= International Left Opposition =

The International Left Opposition (ILO) was an organisation founded by Leon Trotsky in 1930.

It was meant to be an opposition group within the Comintern, but members of the Comintern were immediately expelled as soon as they joined (or were suspected of joining) the ILO. The ILO, therefore, concluded that opposing Stalinism from within the Communist organizations controlled by Stalin's supporters had become impossible, so new organizations had to be formed. In 1933, the ILO was renamed the International Communist League (ICL), which was dissolved in 1936 but formed the basis of the Fourth International, founded in Paris in 1938.

==History==

In the early 1930s, Trotsky and his supporters believed that Stalin's influence over the Third International could still be fought from within and slowly rolled back. The International Left Opposition was formally established on 6 April 1930, which was intended to be a group within the Third International. Stalin's supporters, who dominated the International, would no longer tolerate dissent. All Trotskyists, and those suspected of being influenced by Trotskyism, were expelled.

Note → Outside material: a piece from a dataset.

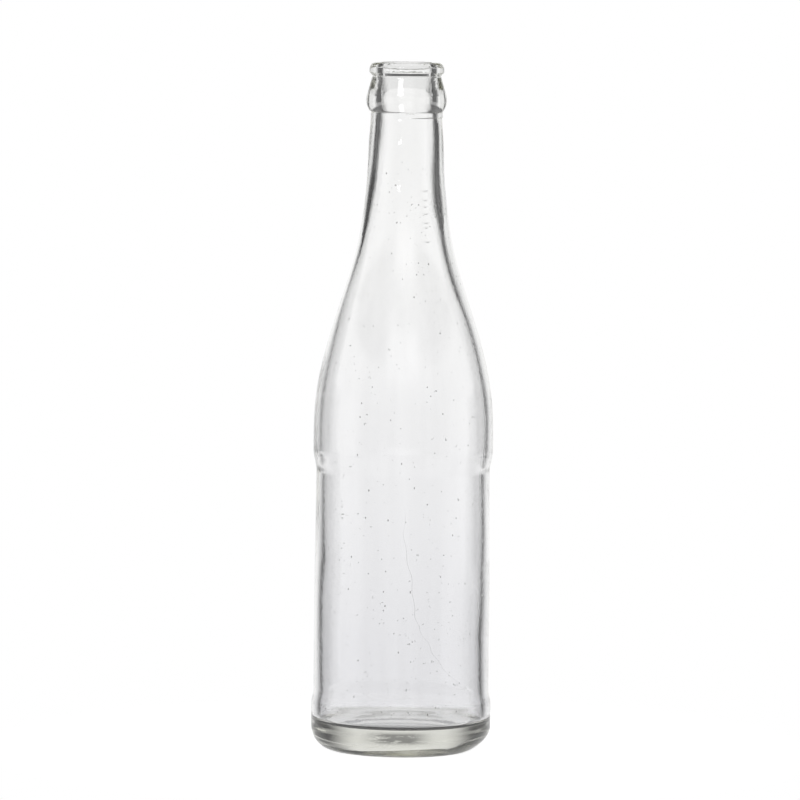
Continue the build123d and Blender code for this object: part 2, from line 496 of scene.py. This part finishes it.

Trotsky claimed that the Third Period policies of the Comintern had contributed to the rise of Adolf Hitler in Germany, and that its turn to a popular front policy (aiming to unite all ostensibly anti-fascist forces) sowed illusions in reformism and pacifism and "clear[ed] the road for a fascist overturn". By 1935 he claimed that the Comintern had fallen irredeemably into the hands of the Stalinist bureaucracy. He and his supporters, expelled from the Third International, participated in a conference of the London Bureau of socialist parties outside both the Socialist International and the Comintern. Three of those parties joined the Left Opposition in signing a document written by Trotsky calling for a Fourth International, which became known as the "Declaration of Four". Of those, two soon distanced themselves from the agreement, but the Dutch Revolutionary Socialist Party worked with the International Left Opposition to declare the International Communist League.

This position was contested by Andrés Nin and some other members of the League who did not support the call for a new International. This group prioritised regroupment with other communist oppositions, principally the International Communist Opposition (ICO), linked to the Right Opposition in the Soviet Party, a regroupment which eventually led to the formation of the International Bureau for Revolutionary Socialist Unity. Trotsky considered those organisations to be centrist. Despite Trotsky, the Spanish section merged with the Spanish section of ICO, forming the Workers' Party of Marxist Unification (POUM). Trotsky claimed the merger was to be a capitulation to centrism. The Socialist Workers' Party of Germany, a left split from the Social Democratic Party of Germany founded in 1931, co-operated with the International Left Opposition briefly in 1933 but soon abandoned the call for a new International.

In 1935, Trotsky wrote an Open Letter for the Fourth International, reaffirming the Declaration of Four, while documenting the recent course of the Comintern and the Socialist International. In the letter, he called for the urgent formation of a Fourth International. The "First International Conference for the Fourth International" was held in Paris in June 1936, reports giving its location as Geneva for security reasons. This meeting dissolved the International Communist League, founding in its place the Movement for the Fourth International on Trotsky's perspectives.